- **The request**
Extract exactly the run of lines starting at the line that holds "bpy.context.scene.collection.objects.link(empty)" and ending at the line that holds "for node in", both included.

- **The data**
************

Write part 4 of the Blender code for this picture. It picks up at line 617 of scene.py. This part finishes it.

************

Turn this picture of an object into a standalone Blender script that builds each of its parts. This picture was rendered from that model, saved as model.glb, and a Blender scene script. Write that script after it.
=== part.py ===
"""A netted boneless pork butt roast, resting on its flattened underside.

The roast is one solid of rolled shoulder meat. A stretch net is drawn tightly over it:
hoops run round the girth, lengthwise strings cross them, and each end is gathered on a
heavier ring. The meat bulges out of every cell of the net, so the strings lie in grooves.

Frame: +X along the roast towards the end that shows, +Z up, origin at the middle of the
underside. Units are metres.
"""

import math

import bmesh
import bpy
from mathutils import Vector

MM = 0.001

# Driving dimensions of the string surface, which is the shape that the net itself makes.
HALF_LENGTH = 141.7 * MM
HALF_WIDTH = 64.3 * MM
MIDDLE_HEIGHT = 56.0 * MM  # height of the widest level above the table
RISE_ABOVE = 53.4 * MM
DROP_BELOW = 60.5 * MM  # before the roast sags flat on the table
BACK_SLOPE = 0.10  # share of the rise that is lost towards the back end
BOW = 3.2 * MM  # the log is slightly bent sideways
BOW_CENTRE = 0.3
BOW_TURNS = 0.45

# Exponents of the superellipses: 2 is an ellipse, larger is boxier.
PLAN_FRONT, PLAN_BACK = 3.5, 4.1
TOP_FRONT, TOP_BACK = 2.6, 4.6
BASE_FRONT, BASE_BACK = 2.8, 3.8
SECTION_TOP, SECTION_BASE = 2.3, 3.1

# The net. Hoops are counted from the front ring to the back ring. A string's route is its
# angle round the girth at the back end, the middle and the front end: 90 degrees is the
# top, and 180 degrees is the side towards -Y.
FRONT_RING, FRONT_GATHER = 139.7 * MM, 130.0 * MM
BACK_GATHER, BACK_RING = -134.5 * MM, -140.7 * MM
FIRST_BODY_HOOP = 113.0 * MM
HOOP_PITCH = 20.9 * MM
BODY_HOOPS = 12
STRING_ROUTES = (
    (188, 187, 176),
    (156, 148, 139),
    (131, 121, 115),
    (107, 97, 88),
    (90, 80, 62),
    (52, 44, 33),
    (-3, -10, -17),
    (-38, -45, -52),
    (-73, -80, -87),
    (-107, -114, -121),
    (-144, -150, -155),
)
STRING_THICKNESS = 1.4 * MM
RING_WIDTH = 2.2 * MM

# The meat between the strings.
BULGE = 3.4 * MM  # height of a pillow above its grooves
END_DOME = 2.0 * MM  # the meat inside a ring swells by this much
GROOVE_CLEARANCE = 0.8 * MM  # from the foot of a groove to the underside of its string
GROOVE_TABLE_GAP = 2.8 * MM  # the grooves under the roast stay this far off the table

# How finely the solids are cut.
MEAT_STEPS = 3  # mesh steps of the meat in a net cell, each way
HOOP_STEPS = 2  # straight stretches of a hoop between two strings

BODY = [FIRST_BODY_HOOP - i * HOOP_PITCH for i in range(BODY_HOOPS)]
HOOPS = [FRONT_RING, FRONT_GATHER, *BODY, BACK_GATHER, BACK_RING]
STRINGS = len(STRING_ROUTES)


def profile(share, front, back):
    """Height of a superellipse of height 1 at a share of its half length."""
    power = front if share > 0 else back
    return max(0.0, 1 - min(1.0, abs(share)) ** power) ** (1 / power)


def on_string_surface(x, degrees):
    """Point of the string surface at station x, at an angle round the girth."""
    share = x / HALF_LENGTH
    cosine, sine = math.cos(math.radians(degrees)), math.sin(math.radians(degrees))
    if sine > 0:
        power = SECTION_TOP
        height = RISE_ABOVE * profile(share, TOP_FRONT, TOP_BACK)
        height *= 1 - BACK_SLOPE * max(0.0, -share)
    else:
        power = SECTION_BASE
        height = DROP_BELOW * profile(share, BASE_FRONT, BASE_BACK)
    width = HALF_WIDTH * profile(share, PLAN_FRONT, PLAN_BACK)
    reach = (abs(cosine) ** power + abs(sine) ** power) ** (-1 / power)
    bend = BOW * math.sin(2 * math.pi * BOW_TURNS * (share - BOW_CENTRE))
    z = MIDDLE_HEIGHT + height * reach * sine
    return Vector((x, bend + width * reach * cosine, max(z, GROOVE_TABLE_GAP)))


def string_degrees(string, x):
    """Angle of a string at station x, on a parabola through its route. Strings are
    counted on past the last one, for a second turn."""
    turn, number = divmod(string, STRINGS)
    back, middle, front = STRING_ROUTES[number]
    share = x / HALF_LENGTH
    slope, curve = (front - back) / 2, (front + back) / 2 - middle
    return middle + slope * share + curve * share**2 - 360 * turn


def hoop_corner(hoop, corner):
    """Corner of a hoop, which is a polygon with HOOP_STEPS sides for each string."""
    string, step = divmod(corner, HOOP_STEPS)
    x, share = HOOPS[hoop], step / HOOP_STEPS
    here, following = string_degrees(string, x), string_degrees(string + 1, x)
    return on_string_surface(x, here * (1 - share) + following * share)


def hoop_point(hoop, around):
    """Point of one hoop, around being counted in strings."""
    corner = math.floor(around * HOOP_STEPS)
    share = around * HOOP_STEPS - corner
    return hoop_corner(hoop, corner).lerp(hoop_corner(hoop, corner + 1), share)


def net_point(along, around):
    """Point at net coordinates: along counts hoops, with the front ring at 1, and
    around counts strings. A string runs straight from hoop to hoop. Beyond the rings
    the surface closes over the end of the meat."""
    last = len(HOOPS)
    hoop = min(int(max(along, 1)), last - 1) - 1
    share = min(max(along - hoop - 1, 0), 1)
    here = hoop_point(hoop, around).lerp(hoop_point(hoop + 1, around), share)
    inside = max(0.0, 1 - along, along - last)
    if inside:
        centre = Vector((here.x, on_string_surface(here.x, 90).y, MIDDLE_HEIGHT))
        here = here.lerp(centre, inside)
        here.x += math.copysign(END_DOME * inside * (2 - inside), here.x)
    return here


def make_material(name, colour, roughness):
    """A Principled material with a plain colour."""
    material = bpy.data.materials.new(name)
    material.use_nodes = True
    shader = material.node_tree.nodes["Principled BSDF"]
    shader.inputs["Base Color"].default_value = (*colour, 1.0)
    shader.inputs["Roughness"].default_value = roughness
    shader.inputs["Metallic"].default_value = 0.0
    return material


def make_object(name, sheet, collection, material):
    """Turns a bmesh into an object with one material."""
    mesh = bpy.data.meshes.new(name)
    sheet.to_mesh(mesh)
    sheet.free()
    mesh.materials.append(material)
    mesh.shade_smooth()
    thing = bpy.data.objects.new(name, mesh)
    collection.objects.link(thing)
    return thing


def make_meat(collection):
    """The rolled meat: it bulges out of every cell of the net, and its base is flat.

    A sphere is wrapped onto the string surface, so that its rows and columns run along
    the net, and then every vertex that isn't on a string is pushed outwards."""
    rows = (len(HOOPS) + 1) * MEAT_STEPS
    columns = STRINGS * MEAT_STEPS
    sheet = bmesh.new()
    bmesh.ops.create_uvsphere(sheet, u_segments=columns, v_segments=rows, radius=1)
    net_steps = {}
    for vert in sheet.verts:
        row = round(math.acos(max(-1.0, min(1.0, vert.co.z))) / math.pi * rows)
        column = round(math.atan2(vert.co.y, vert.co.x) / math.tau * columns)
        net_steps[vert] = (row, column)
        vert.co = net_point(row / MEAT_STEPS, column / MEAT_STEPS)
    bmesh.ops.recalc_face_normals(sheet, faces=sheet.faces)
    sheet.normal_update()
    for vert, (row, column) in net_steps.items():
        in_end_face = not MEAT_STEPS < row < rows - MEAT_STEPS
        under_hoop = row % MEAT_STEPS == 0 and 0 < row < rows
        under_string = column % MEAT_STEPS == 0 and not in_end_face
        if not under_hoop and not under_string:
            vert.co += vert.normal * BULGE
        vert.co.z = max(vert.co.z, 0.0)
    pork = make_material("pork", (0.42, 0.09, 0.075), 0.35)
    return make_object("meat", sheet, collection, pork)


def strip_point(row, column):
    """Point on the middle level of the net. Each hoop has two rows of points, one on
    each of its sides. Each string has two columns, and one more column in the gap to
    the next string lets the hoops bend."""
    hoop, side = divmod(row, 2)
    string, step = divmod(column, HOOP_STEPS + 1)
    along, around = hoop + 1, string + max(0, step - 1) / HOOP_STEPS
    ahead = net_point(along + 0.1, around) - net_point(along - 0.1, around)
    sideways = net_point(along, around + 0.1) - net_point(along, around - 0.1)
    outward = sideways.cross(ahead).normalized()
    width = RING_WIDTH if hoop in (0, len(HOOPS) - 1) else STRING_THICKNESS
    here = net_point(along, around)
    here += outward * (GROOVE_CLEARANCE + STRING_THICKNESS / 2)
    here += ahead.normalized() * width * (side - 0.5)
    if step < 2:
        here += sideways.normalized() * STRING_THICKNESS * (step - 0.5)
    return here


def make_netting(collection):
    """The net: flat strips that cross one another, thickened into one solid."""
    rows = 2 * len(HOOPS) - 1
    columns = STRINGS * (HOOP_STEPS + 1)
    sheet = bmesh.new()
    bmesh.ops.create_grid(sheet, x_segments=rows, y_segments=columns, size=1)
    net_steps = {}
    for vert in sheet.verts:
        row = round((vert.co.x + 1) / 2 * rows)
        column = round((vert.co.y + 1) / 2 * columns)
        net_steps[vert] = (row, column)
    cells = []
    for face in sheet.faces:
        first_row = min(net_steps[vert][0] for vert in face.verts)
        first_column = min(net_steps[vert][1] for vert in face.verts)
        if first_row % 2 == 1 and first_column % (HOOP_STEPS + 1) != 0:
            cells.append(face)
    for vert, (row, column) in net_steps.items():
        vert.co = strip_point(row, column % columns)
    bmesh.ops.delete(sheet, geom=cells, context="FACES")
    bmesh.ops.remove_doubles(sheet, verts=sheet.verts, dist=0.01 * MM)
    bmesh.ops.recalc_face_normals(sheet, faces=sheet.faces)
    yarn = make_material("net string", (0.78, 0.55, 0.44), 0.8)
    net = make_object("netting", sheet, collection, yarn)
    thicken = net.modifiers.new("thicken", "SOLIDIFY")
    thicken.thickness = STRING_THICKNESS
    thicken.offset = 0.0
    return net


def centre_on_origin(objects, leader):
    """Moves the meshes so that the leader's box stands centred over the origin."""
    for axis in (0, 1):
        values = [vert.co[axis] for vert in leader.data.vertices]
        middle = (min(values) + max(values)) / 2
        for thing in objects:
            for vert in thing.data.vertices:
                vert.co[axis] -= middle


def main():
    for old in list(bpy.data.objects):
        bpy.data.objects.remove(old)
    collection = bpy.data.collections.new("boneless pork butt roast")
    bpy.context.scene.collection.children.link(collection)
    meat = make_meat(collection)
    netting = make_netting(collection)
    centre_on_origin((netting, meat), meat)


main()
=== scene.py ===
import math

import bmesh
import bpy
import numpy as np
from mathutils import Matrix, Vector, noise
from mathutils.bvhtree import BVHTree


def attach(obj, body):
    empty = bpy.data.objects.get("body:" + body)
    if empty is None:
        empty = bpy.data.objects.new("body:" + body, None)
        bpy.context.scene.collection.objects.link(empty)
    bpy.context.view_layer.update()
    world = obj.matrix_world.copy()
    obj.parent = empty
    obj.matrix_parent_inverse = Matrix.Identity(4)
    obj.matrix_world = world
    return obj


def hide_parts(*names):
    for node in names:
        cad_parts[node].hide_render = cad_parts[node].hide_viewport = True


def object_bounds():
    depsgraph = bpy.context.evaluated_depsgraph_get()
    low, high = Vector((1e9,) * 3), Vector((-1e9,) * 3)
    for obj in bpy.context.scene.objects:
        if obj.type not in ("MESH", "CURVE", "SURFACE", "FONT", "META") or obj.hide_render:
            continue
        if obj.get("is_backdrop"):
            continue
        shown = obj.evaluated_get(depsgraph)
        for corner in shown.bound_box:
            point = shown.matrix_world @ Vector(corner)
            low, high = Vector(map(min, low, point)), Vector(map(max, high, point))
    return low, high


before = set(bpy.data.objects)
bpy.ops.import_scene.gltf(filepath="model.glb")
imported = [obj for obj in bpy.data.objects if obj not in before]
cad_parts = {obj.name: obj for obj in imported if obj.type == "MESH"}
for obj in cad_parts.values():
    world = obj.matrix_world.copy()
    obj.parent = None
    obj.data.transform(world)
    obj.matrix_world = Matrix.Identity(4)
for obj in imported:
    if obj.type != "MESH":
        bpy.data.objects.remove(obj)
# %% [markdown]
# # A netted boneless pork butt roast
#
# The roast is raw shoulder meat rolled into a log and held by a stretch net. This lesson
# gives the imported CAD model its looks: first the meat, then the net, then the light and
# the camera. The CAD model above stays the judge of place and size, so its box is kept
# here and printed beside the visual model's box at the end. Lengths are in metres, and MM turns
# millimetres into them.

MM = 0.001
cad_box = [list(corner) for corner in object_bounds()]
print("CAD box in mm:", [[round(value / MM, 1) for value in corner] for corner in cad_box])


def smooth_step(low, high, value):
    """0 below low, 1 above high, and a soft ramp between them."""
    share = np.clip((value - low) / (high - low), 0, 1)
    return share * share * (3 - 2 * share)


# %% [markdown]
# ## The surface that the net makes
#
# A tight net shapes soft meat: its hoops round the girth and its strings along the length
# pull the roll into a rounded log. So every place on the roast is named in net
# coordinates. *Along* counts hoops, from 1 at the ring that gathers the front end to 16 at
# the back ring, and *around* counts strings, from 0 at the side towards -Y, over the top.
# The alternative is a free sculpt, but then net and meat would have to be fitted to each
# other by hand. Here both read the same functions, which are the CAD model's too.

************

- **Exercise solution**
        bpy.context.scene.collection.objects.link(empty)
    bpy.context.view_layer.update()
    world = obj.matrix_world.copy()
    obj.parent = empty
    obj.matrix_parent_inverse = Matrix.Identity(4)
    obj.matrix_world = world
    return obj


def hide_parts(*names):
    for node in names:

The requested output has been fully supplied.